Market structure: Verizon’s Q4 beat and Frontier close materially scale its fiber footprint (>30M homes) and strengthen broadband pricing power versus regional ISPs and some cable operators. Expect direct winners: Verizon (VZ shares, fiber-equipment suppliers) and enterprise customers gaining better service; losers: smaller DSL incumbents, low-end wireless MVNOs and satellite providers facing higher churn risk. The 616k postpaid adds and 372k broadband adds signal demand resiliency for connectivity even with modest wireless service revenue growth (+1.1%); pricing leverage is nascent, not immediate.

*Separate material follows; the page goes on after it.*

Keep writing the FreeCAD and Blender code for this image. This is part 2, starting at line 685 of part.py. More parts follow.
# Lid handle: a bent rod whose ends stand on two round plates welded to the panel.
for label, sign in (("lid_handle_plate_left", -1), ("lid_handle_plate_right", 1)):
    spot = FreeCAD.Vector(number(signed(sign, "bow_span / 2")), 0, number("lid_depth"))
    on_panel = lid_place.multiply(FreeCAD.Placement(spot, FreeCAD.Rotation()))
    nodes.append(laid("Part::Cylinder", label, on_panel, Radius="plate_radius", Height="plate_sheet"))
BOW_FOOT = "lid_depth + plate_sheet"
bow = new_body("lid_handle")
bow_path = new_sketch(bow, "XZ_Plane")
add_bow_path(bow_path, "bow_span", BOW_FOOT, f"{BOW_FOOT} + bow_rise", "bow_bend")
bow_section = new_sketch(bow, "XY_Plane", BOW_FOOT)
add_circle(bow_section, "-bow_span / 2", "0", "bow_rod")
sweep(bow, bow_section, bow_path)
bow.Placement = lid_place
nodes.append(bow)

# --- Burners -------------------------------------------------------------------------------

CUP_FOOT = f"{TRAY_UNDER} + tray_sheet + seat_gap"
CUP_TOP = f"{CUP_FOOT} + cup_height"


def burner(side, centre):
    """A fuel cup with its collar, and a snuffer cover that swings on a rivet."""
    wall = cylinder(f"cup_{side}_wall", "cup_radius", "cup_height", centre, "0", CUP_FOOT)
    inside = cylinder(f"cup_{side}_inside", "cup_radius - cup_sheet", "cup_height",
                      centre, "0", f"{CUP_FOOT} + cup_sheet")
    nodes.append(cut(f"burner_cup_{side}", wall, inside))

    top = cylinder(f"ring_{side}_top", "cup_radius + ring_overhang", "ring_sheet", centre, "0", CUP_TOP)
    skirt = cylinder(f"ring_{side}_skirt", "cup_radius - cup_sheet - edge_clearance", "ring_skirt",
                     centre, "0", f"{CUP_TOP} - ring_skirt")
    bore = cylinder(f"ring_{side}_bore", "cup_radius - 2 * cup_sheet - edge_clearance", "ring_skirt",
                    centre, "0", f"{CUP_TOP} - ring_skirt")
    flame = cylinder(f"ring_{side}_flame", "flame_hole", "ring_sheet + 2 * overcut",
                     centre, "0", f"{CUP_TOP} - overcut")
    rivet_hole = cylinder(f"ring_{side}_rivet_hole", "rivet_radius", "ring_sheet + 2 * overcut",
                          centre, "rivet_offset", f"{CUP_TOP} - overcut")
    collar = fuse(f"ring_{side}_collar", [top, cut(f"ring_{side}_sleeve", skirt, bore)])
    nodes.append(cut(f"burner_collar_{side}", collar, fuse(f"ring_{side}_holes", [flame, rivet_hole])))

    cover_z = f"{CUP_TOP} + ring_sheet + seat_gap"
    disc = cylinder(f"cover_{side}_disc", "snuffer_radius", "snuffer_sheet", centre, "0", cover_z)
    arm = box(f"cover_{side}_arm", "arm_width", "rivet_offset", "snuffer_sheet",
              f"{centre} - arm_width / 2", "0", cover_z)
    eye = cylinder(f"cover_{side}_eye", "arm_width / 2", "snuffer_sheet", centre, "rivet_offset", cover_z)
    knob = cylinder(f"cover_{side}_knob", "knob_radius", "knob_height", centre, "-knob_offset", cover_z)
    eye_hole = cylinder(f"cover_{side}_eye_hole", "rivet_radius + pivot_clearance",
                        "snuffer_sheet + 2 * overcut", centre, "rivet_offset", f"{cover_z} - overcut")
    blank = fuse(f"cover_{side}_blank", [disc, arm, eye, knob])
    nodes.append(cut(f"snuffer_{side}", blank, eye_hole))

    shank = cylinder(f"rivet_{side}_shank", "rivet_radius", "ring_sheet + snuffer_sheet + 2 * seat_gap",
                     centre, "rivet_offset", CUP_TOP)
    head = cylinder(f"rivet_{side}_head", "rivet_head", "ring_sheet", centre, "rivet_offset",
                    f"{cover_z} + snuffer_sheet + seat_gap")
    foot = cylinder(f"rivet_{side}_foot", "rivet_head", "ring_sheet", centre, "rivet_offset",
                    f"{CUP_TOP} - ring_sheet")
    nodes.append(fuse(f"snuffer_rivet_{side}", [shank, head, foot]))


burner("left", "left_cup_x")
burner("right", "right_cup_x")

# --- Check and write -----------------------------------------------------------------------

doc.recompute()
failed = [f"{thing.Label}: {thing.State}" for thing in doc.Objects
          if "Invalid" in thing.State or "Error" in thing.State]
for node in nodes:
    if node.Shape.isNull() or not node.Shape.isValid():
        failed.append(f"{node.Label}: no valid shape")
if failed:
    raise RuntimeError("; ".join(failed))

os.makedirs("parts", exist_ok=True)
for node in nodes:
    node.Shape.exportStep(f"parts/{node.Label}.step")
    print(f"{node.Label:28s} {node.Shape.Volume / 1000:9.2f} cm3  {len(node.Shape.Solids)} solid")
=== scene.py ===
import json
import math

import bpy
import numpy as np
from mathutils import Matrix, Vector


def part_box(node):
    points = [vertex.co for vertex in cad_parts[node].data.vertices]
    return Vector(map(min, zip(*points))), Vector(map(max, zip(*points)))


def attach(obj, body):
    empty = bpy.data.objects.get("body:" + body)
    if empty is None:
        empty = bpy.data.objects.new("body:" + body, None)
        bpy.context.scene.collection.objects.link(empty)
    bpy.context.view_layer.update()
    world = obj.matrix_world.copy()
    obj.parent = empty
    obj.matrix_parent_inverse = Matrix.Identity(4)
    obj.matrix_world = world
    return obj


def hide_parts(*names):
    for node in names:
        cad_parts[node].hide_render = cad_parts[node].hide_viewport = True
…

Risk assessment: Key tail risks are integration execution (service disruption, legacy copper remediation), higher-than-expected Frontier attrition, and leverage stress if synergies miss — watch Net Debt/EBITDA (trigger >3.5x). Time horizons: immediate (days) = positive sentiment/pop; short-term (weeks–months) = subscriber trends and integration KPIs will drive re-rating; long-term (3–36 months) = scale should improve margins and FCF (guidance FCF ≥$21.5bn, capex $16–16.5bn) if capex discipline holds. Hidden dependencies include wholesale contracts, local franchise costs, and migration of Frontier customers to VZ systems. Trade implications: Tactical: bias long VZ equity (sizeable but controlled) to play 2026 guidance (750k–1M postpaid adds; EPS $4.90–4.95) while using options to cap downside. Relative value: favor VZ vs. AT&T (T) or large MSO cable names — Verizon’s newly scaled fiber gives it a pathway to higher ARPU and lower churn over 12–24 months. Cross-asset: expect limited credit stress unless synergies miss; a negative surprise could widen VZ credit spreads 20–50bp and lift short-dated vol. Contrarian angles: Consensus celebrates scale but underweights integration costs and legacy Frontier churn; the market may be underpricing a 6–12 month operational drag. Conversely, guidance is conservative — if execution is clean, upside could be >15% within 12 months. Historical parallels: AT&T’s DirecTV and Time Warner integrations show size + complexity can destroy value; monitor 90-day integration KPIs closely for early signals of success or failure.